§ **Data provided**
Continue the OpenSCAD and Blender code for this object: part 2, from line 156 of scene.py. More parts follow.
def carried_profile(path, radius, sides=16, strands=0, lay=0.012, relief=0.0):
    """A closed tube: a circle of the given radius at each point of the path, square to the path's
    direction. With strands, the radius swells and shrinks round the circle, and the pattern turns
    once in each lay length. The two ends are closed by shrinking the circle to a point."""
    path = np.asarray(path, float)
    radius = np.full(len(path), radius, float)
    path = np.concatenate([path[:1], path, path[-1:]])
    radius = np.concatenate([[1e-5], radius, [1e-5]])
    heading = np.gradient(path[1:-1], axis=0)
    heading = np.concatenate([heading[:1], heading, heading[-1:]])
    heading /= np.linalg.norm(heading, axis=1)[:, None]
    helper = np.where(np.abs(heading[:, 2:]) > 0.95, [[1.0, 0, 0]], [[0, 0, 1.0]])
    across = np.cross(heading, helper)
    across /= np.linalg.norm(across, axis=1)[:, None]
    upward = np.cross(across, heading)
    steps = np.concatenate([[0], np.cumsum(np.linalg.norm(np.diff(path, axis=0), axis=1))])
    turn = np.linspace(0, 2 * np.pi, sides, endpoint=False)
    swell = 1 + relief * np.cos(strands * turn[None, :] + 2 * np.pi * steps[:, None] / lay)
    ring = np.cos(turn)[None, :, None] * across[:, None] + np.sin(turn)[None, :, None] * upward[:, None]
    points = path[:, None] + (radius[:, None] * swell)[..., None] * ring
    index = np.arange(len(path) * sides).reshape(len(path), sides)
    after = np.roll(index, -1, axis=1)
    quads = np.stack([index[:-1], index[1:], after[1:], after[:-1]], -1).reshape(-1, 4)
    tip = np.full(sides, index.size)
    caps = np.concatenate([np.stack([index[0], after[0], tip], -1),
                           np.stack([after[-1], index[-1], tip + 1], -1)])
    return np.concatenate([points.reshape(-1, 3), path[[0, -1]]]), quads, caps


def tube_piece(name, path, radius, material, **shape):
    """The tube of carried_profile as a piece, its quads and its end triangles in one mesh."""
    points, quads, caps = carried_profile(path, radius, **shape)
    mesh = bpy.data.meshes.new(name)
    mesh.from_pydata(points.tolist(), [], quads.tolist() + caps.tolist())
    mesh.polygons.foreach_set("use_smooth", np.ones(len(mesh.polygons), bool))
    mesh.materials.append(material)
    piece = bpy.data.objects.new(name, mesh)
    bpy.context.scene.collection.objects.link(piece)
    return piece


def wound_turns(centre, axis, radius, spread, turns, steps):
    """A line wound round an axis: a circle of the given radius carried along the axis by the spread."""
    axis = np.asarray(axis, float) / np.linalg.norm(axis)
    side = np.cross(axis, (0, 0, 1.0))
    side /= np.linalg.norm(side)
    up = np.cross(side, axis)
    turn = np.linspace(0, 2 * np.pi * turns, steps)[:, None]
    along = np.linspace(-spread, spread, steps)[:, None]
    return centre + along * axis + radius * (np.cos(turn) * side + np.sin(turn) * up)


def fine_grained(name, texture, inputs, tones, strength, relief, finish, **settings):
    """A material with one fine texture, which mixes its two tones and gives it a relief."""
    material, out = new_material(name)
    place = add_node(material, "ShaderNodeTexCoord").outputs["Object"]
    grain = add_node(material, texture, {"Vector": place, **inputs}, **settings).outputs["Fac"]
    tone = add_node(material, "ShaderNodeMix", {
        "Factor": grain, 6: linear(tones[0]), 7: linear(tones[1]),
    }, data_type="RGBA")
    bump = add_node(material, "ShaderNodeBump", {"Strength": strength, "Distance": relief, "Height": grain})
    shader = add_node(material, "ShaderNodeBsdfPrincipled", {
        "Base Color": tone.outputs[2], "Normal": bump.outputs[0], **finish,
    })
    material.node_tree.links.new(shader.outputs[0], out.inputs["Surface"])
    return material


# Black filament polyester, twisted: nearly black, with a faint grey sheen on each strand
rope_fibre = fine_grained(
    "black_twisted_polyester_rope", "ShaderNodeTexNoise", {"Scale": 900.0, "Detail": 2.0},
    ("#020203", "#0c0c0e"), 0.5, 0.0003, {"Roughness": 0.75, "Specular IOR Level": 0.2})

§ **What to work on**
From the preceding material, extract every line exactly.

§ **Output of the exercise**
Continue the OpenSCAD and Blender code for this object: part 2, from line 156 of scene.py. More parts follow.
def carried_profile(path, radius, sides=16, strands=0, lay=0.012, relief=0.0):
    """A closed tube: a circle of the given radius at each point of the path, square to the path's
    direction. With strands, the radius swells and shrinks round the circle, and the pattern turns
    once in each lay length. The two ends are closed by shrinking the circle to a point."""
    path = np.asarray(path, float)
    radius = np.full(len(path), radius, float)
    path = np.concatenate([path[:1], path, path[-1:]])
    radius = np.concatenate([[1e-5], radius, [1e-5]])
    heading = np.gradient(path[1:-1], axis=0)
    heading = np.concatenate([heading[:1], heading, heading[-1:]])
    heading /= np.linalg.norm(heading, axis=1)[:, None]
    helper = np.where(np.abs(heading[:, 2:]) > 0.95, [[1.0, 0, 0]], [[0, 0, 1.0]])
    across = np.cross(heading, helper)
    across /= np.linalg.norm(across, axis=1)[:, None]
    upward = np.cross(across, heading)
    steps = np.concatenate([[0], np.cumsum(np.linalg.norm(np.diff(path, axis=0), axis=1))])
    turn = np.linspace(0, 2 * np.pi, sides, endpoint=False)
    swell = 1 + relief * np.cos(strands * turn[None, :] + 2 * np.pi * steps[:, None] / lay)
    ring = np.cos(turn)[None, :, None] * across[:, None] + np.sin(turn)[None, :, None] * upward[:, None]
    points = path[:, None] + (radius[:, None] * swell)[..., None] * ring
    index = np.arange(len(path) * sides).reshape(len(path), sides)
    after = np.roll(index, -1, axis=1)
    quads = np.stack([index[:-1], index[1:], after[1:], after[:-1]], -1).reshape(-1, 4)
    tip = np.full(sides, index.size)
    caps = np.concatenate([np.stack([index[0], after[0], tip], -1),
                           np.stack([after[-1], index[-1], tip + 1], -1)])
    return np.concatenate([points.reshape(-1, 3), path[[0, -1]]]), quads, caps


def tube_piece(name, path, radius, material, **shape):
    """The tube of carried_profile as a piece, its quads and its end triangles in one mesh."""
    points, quads, caps = carried_profile(path, radius, **shape)
    mesh = bpy.data.meshes.new(name)
    mesh.from_pydata(points.tolist(), [], quads.tolist() + caps.tolist())
    mesh.polygons.foreach_set("use_smooth", np.ones(len(mesh.polygons), bool))
    mesh.materials.append(material)
    piece = bpy.data.objects.new(name, mesh)
    bpy.context.scene.collection.objects.link(piece)
    return piece


def wound_turns(centre, axis, radius, spread, turns, steps):
    """A line wound round an axis: a circle of the given radius carried along the axis by the spread."""
    axis = np.asarray(axis, float) / np.linalg.norm(axis)
    side = np.cross(axis, (0, 0, 1.0))
    side /= np.linalg.norm(side)
    up = np.cross(side, axis)
    turn = np.linspace(0, 2 * np.pi * turns, steps)[:, None]
    along = np.linspace(-spread, spread, steps)[:, None]
    return centre + along * axis + radius * (np.cos(turn) * side + np.sin(turn) * up)


def fine_grained(name, texture, inputs, tones, strength, relief, finish, **settings):
    """A material with one fine texture, which mixes its two tones and gives it a relief."""
    material, out = new_material(name)
    place = add_node(material, "ShaderNodeTexCoord").outputs["Object"]
    grain = add_node(material, texture, {"Vector": place, **inputs}, **settings).outputs["Fac"]
    tone = add_node(material, "ShaderNodeMix", {
        "Factor": grain, 6: linear(tones[0]), 7: linear(tones[1]),
    }, data_type="RGBA")
    bump = add_node(material, "ShaderNodeBump", {"Strength": strength, "Distance": relief, "Height": grain})
    shader = add_node(material, "ShaderNodeBsdfPrincipled", {
        "Base Color": tone.outputs[2], "Normal": bump.outputs[0], **finish,
    })
    material.node_tree.links.new(shader.outputs[0], out.inputs["Surface"])
    return material


# Black filament polyester, twisted: nearly black, with a faint grey sheen on each strand
rope_fibre = fine_grained(
    "black_twisted_polyester_rope", "ShaderNodeTexNoise", {"Scale": 900.0, "Detail": 2.0},
    ("#020203", "#0c0c0e"), 0.5, 0.0003, {"Roughness": 0.75, "Specular IOR Level": 0.2})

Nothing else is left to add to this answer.